In 1963, the magazine was purchased by Billboard Publications then sold again to ABC Leisure Magazines (which became ABC Consumer Magazines).

==Editors==
Other Editors-in-chief included Herbert (Burt) Keppler (associate editor from 1950) who in 1956 became executive editor of the magazine, then editor and publisher in 1963, and editorial director and publisher in 1966.

Patricia Caulfield worked alongside, and then succeeded Keppler. Her interest in photography was sparked at the age of 20 while studying at the University of Rochester and working during 1953 at Eastman House in an educational program which sponsored a television show in which Beaumont Newhall taught her photography. After graduation, she attended art school at night and worked in a camera store, then at other jobs in New York before becoming a secretary at Modern Photography. She advanced over ten years to editorial assistant, then assistant editor, picture editor, managing editor and into her final position of executive editor. She contributed technical writing and advice to amateurs. Caulfield, inspired by Eliot Porter, went on to become an environmentalist, prominent nature photographer, and advocate for preservation of the Everglades.

==Contents==
Modern Photography featured regular columns including "Hard Knocks" that reviewed reader pictures, and "Camera Collector", and advertised photographic equipment and materials, with a back-pages classifieds section devoted to mail-order offerings.

Keppler wrote technical reviews, editorials, and articles on the full range of topics relating to film, cameras, and photography. He remained for 37 years at Modern Photography a photographer, journalist, consultant, and editorial director (moving on to Popular Photography for a further 20 years). He wrote a monthly "Keppler's SLR Notebook".

The magazine changed how the industry tested and reviewed cameras and lenses. Keppler developed objective tests in a lab environment over 20 years that were repeatable between many different models to give measurable proof of a certain model's performance, and lens tests for which he had photographed a grouping of high-contrast United States Air Force resolution targets to determine lens definition at centers and corners of the negative. Keppler championed the quality and engineering of the Japanese camera at a time after the war when anti-Japanese bias still prevailed. The magazine hired consultants from the Japanese Camera Inspection Institute to ensure the rigour of their "Modern Tests" feature, since each camera successfully tested was guaranteed with a "Seal of Approval" that it would perform as tested or be replaced or repaired.

==Influence==
The audience for Modern Photography spanned amateurs who wanted to learn how to improve their picture-taking, and professionals who wanted to keep apace of new developments in photo technology and to access reliable testing of it. It published an annual that displayed folios of significant new photography from the fields of photojournalism, commercial, fashion and art photography. It issued spin-off publications including Photo Buying Guide, Photo Information Almanac, and How To Photograph Nudes.

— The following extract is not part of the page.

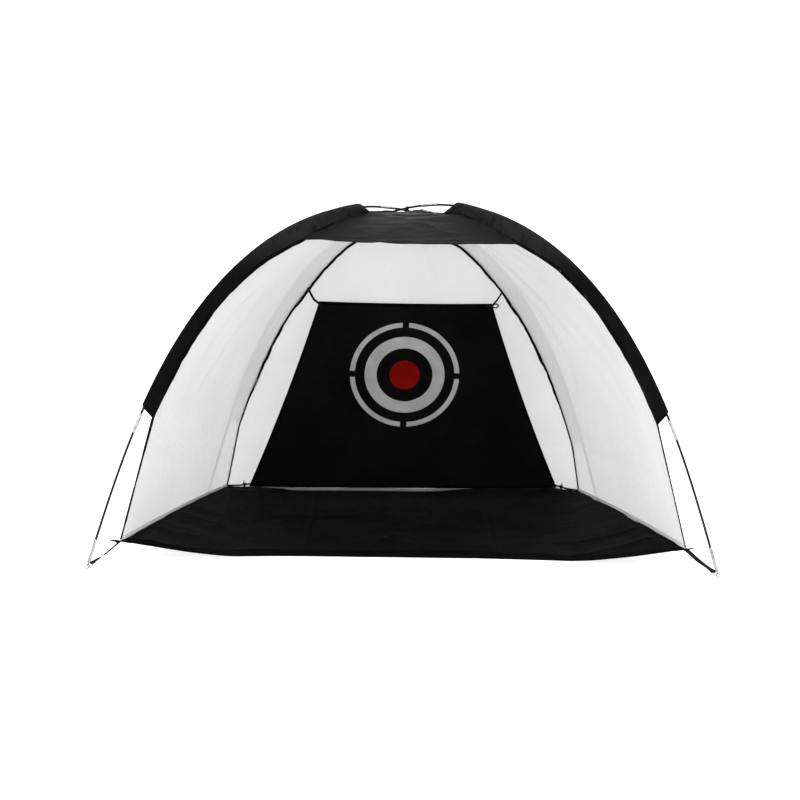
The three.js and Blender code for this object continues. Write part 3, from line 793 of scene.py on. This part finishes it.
def tip_piece(leg):
    """The rod's metal end: a tube with a rounded closed end and two crimps."""
    point, tangent, _ = leg.frame(0.0)
    full, crimped = FERRULE_OUTSIDE, 0.0049
    bore, pin_hole = FERRULE_INSIDE - 0.0001, PIN_RADIUS + 0.0002
    profile = [(0.0, pin_hole), (0.0, 0.0038), (0.0003, 0.0046), (0.001, 0.0051), (0.002, full),
               (0.058, full), (0.0595, crimped), (0.061, full), (0.0675, full), (0.069, crimped),
               (0.0705, full), (0.0792, full), (TIP_LENGTH, crimped), (TIP_LENGTH, bore),
               (TIP_PLUG, bore), (TIP_PLUG, pin_hole)]
    side, other = leg.normal, np.cross(tangent, leg.normal)
    rings = [ring(point + tangent * s, side, other, r, 28) for s, r in profile]
    lengths = np.array([s for s, _ in profile])
    uv = np.stack(np.meshgrid(lengths, np.linspace(0, 0.03, 28), indexing="ij"), -1)
    piece = loft(Soup(), rings, True, uv).build(f"{leg.name}_tip", STEEL, "steel")
    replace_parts(piece, f"{leg.name}_rod_tip")


def pin_piece(leg):
    point, tangent, _ = leg.frame(0.0)
    eye = point - tangent * EYE_BELOW
    across = np.cross(tangent, leg.normal)
    soup = Soup()
    loop = ring(eye, tangent, across, EYE_RADIUS, 40)
    tube(soup, loop, WIRE_RADIUS, 12, leg.normal, True)
    base = -EYE_BELOW + EYE_RADIUS
    stops = [base - 0.0006, base + 0.0006, base + 0.0016, 0.01, PIN_INSIDE - 0.0012, PIN_INSIDE]
    radii = [0.0012, 0.0022, 0.0021, 0.0021, 0.0021, 0.0012]
    tube(soup, [point + tangent * s for s in stops], radii, 16, leg.normal)
    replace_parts(soup.build(f"{leg.name}_pin", WIRE, "steel"), f"{leg.name}_foot_pin")
    return eye


def ring_piece(leg, eye):
    pull = unit(leg.corner - eye)
    down = np.cross(pull, leg.normal)
    down = -down if down[2] > 0 else down
    apex = eye + pull * 0.0014 + down * 0.0019
    centre = eye + pull * (0.0014 + RING_LENGTH)
    along = unit(centre - apex)
    straight = np.linalg.norm(centre - apex) - RING_HALF
    place = lambda a, b: apex + along * a + leg.normal * b
    angles = np.linspace(0, math.pi, 21)
    points = [place(RING_HALF * (1 - math.sin(t)), RING_HALF * math.cos(t)) for t in angles]
    end, bend = RING_HALF + straight, 0.0018
    for corner in (-1, 1):
        for t in np.linspace(0, math.pi / 2, 5):
            a = end - bend + bend * (math.sin(t) if corner < 0 else math.cos(t))
            b = RING_HALF - bend + bend * (math.cos(t) if corner < 0 else math.sin(t))
            points.append(place(a, corner * b))
    piece = tube(Soup(), points, WIRE_RADIUS, 12, np.cross(along, leg.normal), True).build(
        f"{leg.name}_ring", WIRE, "steel", f"{leg.name}_ring")
    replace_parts(piece, f"{leg.name}_foot_ring")
    return centre


def ribbon(soup, path, across, width, thickness):
    """Webbing along a path; across is its width's direction at each point."""
    path = np.asarray(path, float)
    across = np.broadcast_to(across, path.shape)
    tangent = unit(np.gradient(path, axis=0))
    across = unit(across - tangent * (across * tangent).sum(-1, keepdims=True))
    face = np.cross(tangent, across)
    outline = [(-1, -0.5), (-0.97, -1), (-0.4, -1), (0.4, -1), (0.97, -1), (1, -0.5),
               (1, 0.5), (0.97, 1), (0.4, 1), (-0.4, 1), (-0.97, 1), (-1, 0.5)]
    half = np.broadcast_to(np.asarray(width, float) / 2, len(path))
    rings = [[p + a * x * w + f * y * thickness / 2 for x, y in outline]
             for p, a, f, w in zip(path, across, face, half)]
    uv = [[(x * w, s) for x, _ in outline] for s, w in zip(lengths_along(path), half)]
    return loft(soup, rings, False, uv)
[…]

The June 1964 issue of Modern Photography included a folded insert of a color photograph of seven hibiscus blossoms taken by the editor-in-chief, Patricia Caulfield to illustrate an article about a Kodak color processor. Andy Warhol's Flowers was based on her image, cropped square and with the number and arrangement of the blossoms edited in variations, differing from one another in color and size, produced using the screen-printing process in some case with blossoms and background painted by hand in Day-Glo colors, and presented in exhibitions covering entire gallery walls as though they were wallpaper. Caulfield had not given Warhol her permission and brought a legal action against him. Though Warhol offered Caulfield two sets of Flowers by way of payment she declined, preferring a cash payout. The incident is credited with Warhol's taking up the camera himself for later screen print productions.

==Cessation of title and merger==
After Capital Cities-ABC sold the magazine to Diamandis Communications, the new owner announced that publication would cease as of the v. 53, no. 7, July issue of 1989, at which time its subscriber list was taken over by its larger rival, Popular Photography, also owned by Diamandis, who reported a final circulation figure of 689,000 for Modern Photography. Photo historian Bob Lazaroff gives a subscriber number of 500,000 at merger.